There are five further cast members, three men and two women. The men (Luke Jessop, Jasper Narvaez, James Vu An Pham) are bare chested. One of the women, Mythili Prakash, has a bright saffron yellow outfit more typical of a classical Indian dancer, and it provides the only flash of colour on stage. Epida Skourou completes the cast in a more western outfit. The performers are varied in their background and training. Prakash is classically trained in Bharatanatyam, and the vocabulary for her throughout reflects this: rather than fusing Indian classical dance with contemporary movement, Khan here seems to present the forms more side by side in different bodies (though those expressive kathak rolling wrists figure in everyone).
What we might be seeing is the muscular young Gilgamesh character encounter the “wild man” Enkidu, catching him by the ankle. There’s remarkable, ingenious, entangled male duet that ensues, flailing and writhing. The dancers are supple, fluid creatures, corkscrewing to the floor only to spring up again and curve away, coiling and uncoiling. There are further confrontations, the work is suffused with anger and violence. The old man watches as the other male dancers fight. Two are brutally and lengthily despatched in graphic and vivid struggles. Somehow this ought to be more shocking and upsetting than it felt at the time. It is performed with tremendous skill, but its bleak intensity is impressive rather than involving. You admire the skill without being touched by it.

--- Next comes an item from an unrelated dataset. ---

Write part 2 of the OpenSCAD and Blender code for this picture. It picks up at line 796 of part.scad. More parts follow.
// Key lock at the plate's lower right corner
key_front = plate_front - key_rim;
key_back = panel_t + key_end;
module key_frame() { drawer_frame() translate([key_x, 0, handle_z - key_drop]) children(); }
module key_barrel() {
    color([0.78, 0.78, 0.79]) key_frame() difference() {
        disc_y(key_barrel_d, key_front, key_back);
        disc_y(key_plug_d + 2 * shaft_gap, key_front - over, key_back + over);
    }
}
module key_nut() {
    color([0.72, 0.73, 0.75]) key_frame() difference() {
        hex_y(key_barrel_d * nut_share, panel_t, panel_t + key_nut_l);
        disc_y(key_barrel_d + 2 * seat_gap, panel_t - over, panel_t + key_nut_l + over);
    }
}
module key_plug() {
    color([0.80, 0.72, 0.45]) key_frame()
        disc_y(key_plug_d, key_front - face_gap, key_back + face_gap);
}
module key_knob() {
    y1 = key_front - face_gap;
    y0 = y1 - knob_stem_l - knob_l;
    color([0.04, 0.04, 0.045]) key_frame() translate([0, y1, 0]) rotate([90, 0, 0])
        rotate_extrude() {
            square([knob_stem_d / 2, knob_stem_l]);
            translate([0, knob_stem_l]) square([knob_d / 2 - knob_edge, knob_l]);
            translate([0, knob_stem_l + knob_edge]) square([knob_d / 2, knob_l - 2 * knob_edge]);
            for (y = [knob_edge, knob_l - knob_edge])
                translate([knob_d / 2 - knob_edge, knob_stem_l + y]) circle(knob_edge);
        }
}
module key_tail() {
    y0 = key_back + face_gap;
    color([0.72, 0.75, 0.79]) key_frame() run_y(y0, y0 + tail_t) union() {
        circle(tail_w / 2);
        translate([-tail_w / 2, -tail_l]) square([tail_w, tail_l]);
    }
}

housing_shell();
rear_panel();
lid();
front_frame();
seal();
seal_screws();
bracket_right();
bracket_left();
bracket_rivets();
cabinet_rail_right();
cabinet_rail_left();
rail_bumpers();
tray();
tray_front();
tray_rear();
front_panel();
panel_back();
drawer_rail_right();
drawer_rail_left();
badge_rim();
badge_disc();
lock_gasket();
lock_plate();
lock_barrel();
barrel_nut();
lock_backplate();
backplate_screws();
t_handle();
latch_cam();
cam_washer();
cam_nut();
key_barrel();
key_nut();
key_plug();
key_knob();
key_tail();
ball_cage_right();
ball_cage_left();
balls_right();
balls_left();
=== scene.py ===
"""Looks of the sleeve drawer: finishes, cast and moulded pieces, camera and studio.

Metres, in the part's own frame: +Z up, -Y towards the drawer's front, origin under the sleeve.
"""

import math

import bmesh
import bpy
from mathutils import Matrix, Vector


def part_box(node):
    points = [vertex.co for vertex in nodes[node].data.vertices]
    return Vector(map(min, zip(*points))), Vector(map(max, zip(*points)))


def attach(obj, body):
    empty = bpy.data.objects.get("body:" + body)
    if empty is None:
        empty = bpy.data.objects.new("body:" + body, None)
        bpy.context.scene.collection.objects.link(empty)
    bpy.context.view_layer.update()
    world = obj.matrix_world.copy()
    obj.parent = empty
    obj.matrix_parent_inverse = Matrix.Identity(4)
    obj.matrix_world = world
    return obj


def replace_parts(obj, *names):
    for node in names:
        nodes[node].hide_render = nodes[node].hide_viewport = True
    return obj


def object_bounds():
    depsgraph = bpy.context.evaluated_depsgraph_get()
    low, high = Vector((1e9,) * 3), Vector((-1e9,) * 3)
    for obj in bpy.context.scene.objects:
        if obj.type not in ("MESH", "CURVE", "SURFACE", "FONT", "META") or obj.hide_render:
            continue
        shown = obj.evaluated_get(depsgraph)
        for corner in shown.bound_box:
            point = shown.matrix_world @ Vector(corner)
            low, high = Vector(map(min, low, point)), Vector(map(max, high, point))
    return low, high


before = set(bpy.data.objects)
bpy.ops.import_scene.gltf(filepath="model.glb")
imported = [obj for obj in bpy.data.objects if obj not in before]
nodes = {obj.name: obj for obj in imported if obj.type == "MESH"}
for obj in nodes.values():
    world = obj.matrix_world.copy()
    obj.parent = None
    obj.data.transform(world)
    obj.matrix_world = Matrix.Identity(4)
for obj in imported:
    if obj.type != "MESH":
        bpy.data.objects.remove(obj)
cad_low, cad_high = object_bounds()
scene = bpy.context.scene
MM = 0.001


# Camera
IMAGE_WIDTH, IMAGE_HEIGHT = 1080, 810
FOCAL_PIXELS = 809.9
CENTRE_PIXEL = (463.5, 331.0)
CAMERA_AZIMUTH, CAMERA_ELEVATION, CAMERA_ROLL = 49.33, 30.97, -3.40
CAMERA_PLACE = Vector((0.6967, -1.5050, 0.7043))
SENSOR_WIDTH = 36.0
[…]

One of the dead seems to be roused as if by an electric current. None of this is at all easy to follow. The woman in yellow is like an angry goddess, confrontational and minatory. The older man lies down on a platform. Perhaps he is ready to die, but this remains opaque. The voiceover and subtitles return, describing the felling of the sacred trees with great sadness, as if they were human. But it is rage, rather than grief and regret, that is actually visible on the stage.

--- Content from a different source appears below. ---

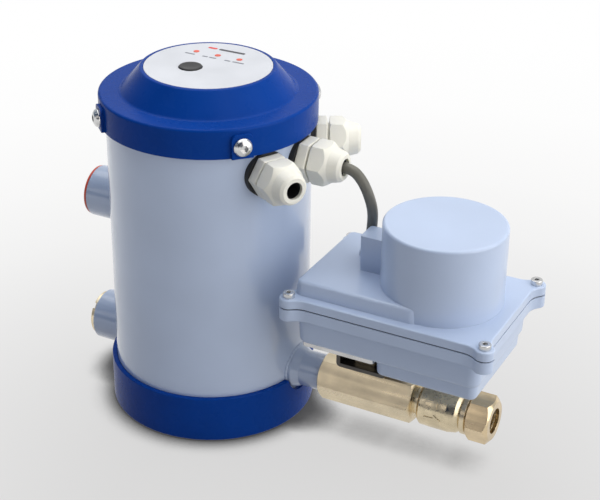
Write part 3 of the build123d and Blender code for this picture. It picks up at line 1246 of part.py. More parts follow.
def spindle_drive():
    with BuildPart() as coupling:
        with BuildSketch(Plane.XY.offset(COUPLING_Z)):
            with Locations((SPINDLE_X, 0)):
                Circle(COUPLING_R)
                Circle(STEM_R, mode=Mode.SUBTRACT)
        extrude(amount=COUPLING_H)
        with BuildSketch(Plane.XY.offset(STEM_TOP_Z)):
            with Locations((SPINDLE_X, 0)):
                Circle(SHAFT_R)
        extrude(amount=COUPLING_H, mode=Mode.SUBTRACT)
    write(coupling, "drive_coupling")

    with BuildPart() as shaft:
        with BuildSketch(Plane.XY.offset(STEM_TOP_Z)):
            with Locations((SPINDLE_X, 0)):
                Circle(SHAFT_R)
        extrude(amount=SHAFT_TOP_Z - STEM_TOP_Z)
        chamfer(shaft.edges().group_by(Axis.Z)[-1], 0.6)
    write(shaft, "output_shaft")

    with BuildPart() as sector:
        hub_plane = Plane(origin=(SPINDLE_X, 0, GEAR_Z), x_dir=(1, 0, 0), z_dir=(0, 0, 1))
        first = SECTOR_REST - 360 / SECTOR_FULL_TEETH * (SECTOR_TEETH - 1) / 2
        with BuildSketch(hub_plane):
            gear_teeth(SECTOR_FULL_TEETH, SECTOR_TEETH, first)
            Circle(SECTOR_HUB_R)
            Circle(SHAFT_R, mode=Mode.SUBTRACT)
            with PolarLocations(SECTOR_HUB_R + 11, 3, start_angle=SECTOR_REST - 40, angular_range=80,
                                endpoint=True):
                Circle(5.5, mode=Mode.SUBTRACT)
        extrude(amount=GEAR_WIDTH)
        with BuildSketch(hub_plane.offset(GEAR_WIDTH)):
            Circle(SECTOR_HUB_R)
            Circle(SHAFT_R, mode=Mode.SUBTRACT)
        extrude(amount=2)
    write(sector, "sector_gear")

    with BuildPart() as cams:
        for z, turn in ((CAM_Z, 0), (CAM_Z + CAM_THICK + 1, 90)):
            with BuildSketch(Plane(origin=(SPINDLE_X, 0, z), x_dir=(1, 0, 0), z_dir=(0, 0, 1))):
                Circle(CAM_R)
                with PolarLocations(CAM_R - 3, 1, start_angle=turn):
                    Circle(CAM_LOBE_R)
                Circle(SHAFT_R, mode=Mode.SUBTRACT)
            extrude(amount=CAM_THICK)
    write(cams, "limit_cams")


def pillar_places():
    columns = (ACT_X - PILLAR_HALF_X, ACT_X + PILLAR_HALF_X)
    return Locations(*[(x, y) for x in columns for y in (-PILLAR_Y, PILLAR_Y)])


def gear_case():
    spindle = Plane(origin=(SPINDLE_X, 0, 0), x_dir=(1, 0, 0), z_dir=(0, 0, 1))
    with BuildPart() as bushes:
        for z, thick in ((HOUSING_BOTTOM_Z, HOUSING_WALL), (PLATFORM_Z, PLATFORM_THICK)):
            spin(spindle, [
                (z, SHAFT_R + RUNNING),
                (z, BUSH_R),
                (z + thick, BUSH_R),
                (z + thick, BUSH_R + 2),
                (z + thick + BUSH_FLANGE, BUSH_R + 2),
                (z + thick + BUSH_FLANGE, SHAFT_R + RUNNING),
            ])
    write(bushes, "shaft_bushes")

    with BuildPart() as platform:
        with BuildSketch(act_plane(PLATFORM_Z)):
            RectangleRounded(2 * PLATFORM_HALF_X, 2 * PLATFORM_HALF_Y, 4)
        extrude(amount=PLATFORM_THICK)
        with BuildSketch(Plane.XY.offset(PLATFORM_Z)):
            with Locations((SPINDLE_X, 0)):
                Circle(BUSH_R)
            with Locations((MOTOR_X, 0)):
                Circle(MOTOR_SPIGOT_R)
            with pillar_places():
                Circle(PILLAR_SCREW_R)
        extrude(amount=PLATFORM_THICK, mode=Mode.SUBTRACT)
        with BuildSketch(Plane.XY.offset(PLATFORM_Z + PLATFORM_THICK)):
            with Locations((SWITCH_X, 0)):
                Rectangle(SWITCH_WIDTH, SWITCH_DEPTH)
        extrude(amount=CAM_Z - PART_GAP - PLATFORM_Z - PLATFORM_THICK)
    write(platform, "gear_platform")

    with BuildPart() as switches:
        for z in (CAM_Z, CAM_Z + CAM_THICK + 1):
            with BuildSketch(Plane.XY.offset(z - PART_GAP)):
                with Locations((SWITCH_X, 0)):
                    RectangleRounded(SWITCH_WIDTH, SWITCH_DEPTH, 0.6)
            extrude(amount=CAM_THICK + 2 * PART_GAP)
            with BuildSketch(Plane.XY.offset(z + CAM_THICK / 2 - 1)):
                with Locations((SWITCH_X + SWITCH_WIDTH / 2 + 0.7, 0)):
                    Rectangle(1.4, 3)
            extrude(amount=2)
    write(switches, "limit_switches")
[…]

Live music has usually been an important part in the appeal of Khan’s works, but here the score from Lamagna is recorded. There are warnings in the foyer that it has some very loud moments and that earplugs are available on request. The crushing visceral force of the music supports the idea of epic forces at work, but too fiercely at times. Huge peaks in volume make the floor, your seat and your ribcage vibrate. I confess to covering my ears just for a minute or two.
Sadler’s is presenting Outwitting the Devil as part of a group of performances Carnival of Shadows by the Akram Khan company. It’s twenty-one years since it was founded and has given us some thrilling and inventive productions through the years blending contemporary dance with Khan’s kathak roots. Khan is now winding up his career as a dancer with final appearances in his solo Xenos. Now he must realise his vision through other people’s bodies. His own startling virtuosity and personal charisma has always been able to deliver results even where the narrative might be less than clear or familiar (in Until The Lions for example). Here his dancers serve him with exceptional brilliance, but the setting in which they exercise it is a flawed one.